Earlier this year, the Department of Labor issued a rule permitting an otherwise qualified employee to take FMLA leave to tend to a same-sex spouse if their union was made legal by any state, despite the fact that a employee may live in a state that does not recognize their marital status.
Can you fight the decision?
Four states resisted the DOL rule and obtained an injunction through the court system. Several states have also vowed to fight the Supreme Court decision or not issue marriage licenses to same sex couples. However, employers that do not follow the court’s ruling run the risk of being found in violation of federal law.
According to recent reports, lawyers in states where same sex marriage has become legal have been inundated will calls regarding ways to fight the Supreme Court’s decision. Lawyers appear to be overwhelmingly advising employers to comply with the decision.
“Don’t waste your time looking for ways to defeat this,” James Griffin, an expert on employment benefits, told The Dallas Morning News.
What steps to take
With the Supreme Court having ruled same sex marriage is a constitutional right, most questions swirling around the DOL rule have been put to bed and employers can now simplify their policies by treating employees in same sax marriages the same as those in heterosexual marriages.

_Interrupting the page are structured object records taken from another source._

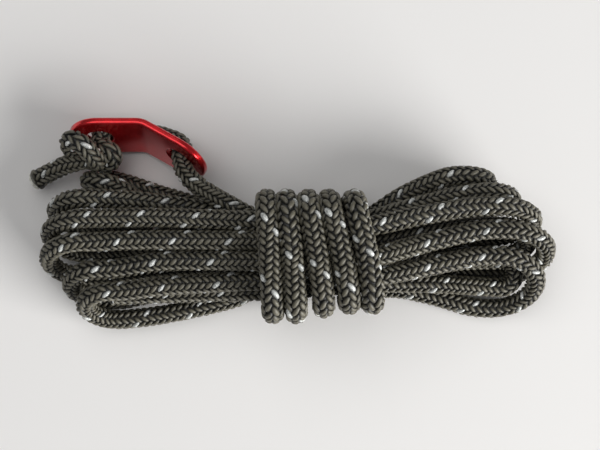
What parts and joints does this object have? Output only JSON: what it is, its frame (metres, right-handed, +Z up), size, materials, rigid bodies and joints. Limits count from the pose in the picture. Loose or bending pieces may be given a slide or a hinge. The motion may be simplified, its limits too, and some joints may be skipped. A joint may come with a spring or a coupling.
{
  "type": "hanked guy line",
  "caption": "Hank of thin braided reflective cord bound round the middle by its own end, with a bent two-hole metal runner, a stopper knot and two heat-sealed ends.",
  "frame": {"origin": "on the table, under the middle one of the five frapping turns", "axes": "+X along the hank towards its open right-hand loops, +Y across it towards the runner, +Z up from the table"},
  "size_m": [0.1051, 0.0454, 0.0254],
  "materials": {
    "cord_cover": "braided, dark olive with a reflective tracer",
    "cord_core": "straight white yarns",
    "melted_end": "melted, slightly shiny",
    "runner_metal": "red anodised, glossy"
  },
  "bodies": {
    "hank": {"hank_loops": "cord_cover", "frapping_turns": "cord_cover", "free_end_cover": "cord_cover", "free_end_core": "cord_core", "free_end_cap": "melted_end"},
    "lead": {"runner_lead": "cord_cover"},
    "runner": {"runner_plate": "runner_metal", "stake_loop": "cord_cover", "stopper_knot": "cord_cover", "tail_cover": "cord_cover", "tail_core": "cord_core", "tail_cap": "melted_end"}
  },
  "joints": [
    {"name": "lead_swing", "type": "hinge", "parent": "hank", "child": "lead", "pos_m": [-0.0147, 0.0094, 0.018], "axis": [0, 0, -1], "range_deg": [0, 75], "deforming": ["runner_lead"]},
    {"name": "runner_turn", "type": "hinge", "parent": "lead", "child": "runner", "pos_m": [-0.0257, 0.02013, 0.00822], "axis": [0.2001, 0.8803, -0.4301], "range_deg": [0, 60]}
  ]
}
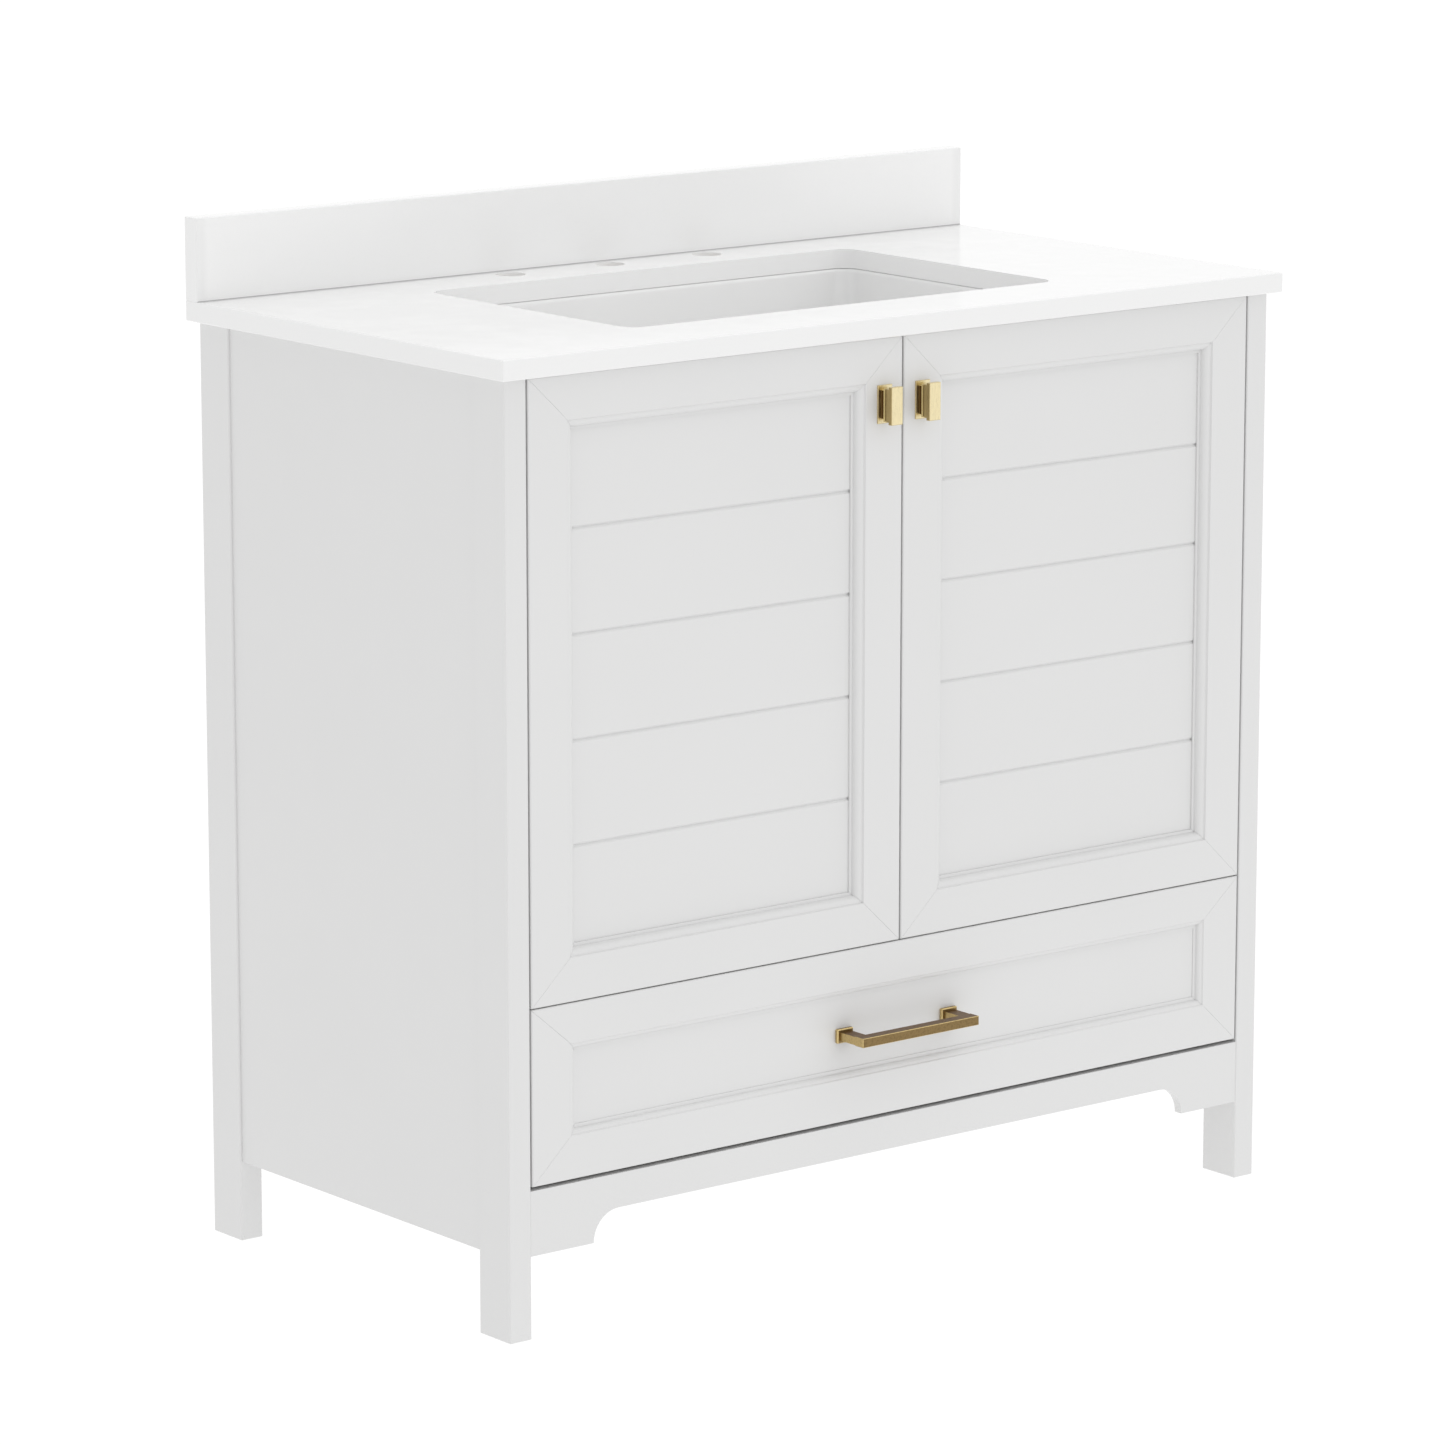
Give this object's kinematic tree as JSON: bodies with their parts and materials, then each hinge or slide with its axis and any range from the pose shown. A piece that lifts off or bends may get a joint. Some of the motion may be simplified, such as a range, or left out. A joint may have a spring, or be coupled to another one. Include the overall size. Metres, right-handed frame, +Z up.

Employers should take this opportunity to ensure that their FMLA policies and any other policies are now in compliance with the Supreme Court’s decision. Employers should also train both management personnel and front-line employees on how to handle same-sex FMLA situations.
A change to federal laws often results in changes at the state level and employers should look into any marriage-related state programs that may have been impacted by the Supreme Court’s decision. In particular, states may have various rules for same-sex marriage, civil unions, and domestic partnerships. An employee’s rights will depend on which protected category they fall into.
Speaking of civil unions and domestic partnerships, the Supreme Court decision does not apply to these situations, meaning employers need to figure out how their FMLA policies will apply to folks in these partnerships.
Of course, employers are free to grant their employees benefits or protections beyond what is offered at the state and federal level.
In addition to possibly updating their FMLA policy, employers should take this opportunity to comb through all of their benefit policies and documentation to ensure they are following federal law. Updates may include those related to tax reporting, health insurance, retirement and life insurance.
Company policies may explicitly or implicitly refer to marital status so employers will need to be vigilant when making assessments in light of the Supreme Court decision. In particular, employers should look at issues of bereavement, relocation allowance and even minor perks like employee discount plans. A good rule of thumb is to change any references to “husband” or “wife” to “spouse.”.
While these changes may sound cumbersome, they are typically simple ones to make, and employers would do well to ensure these changes are made as quickly as possible.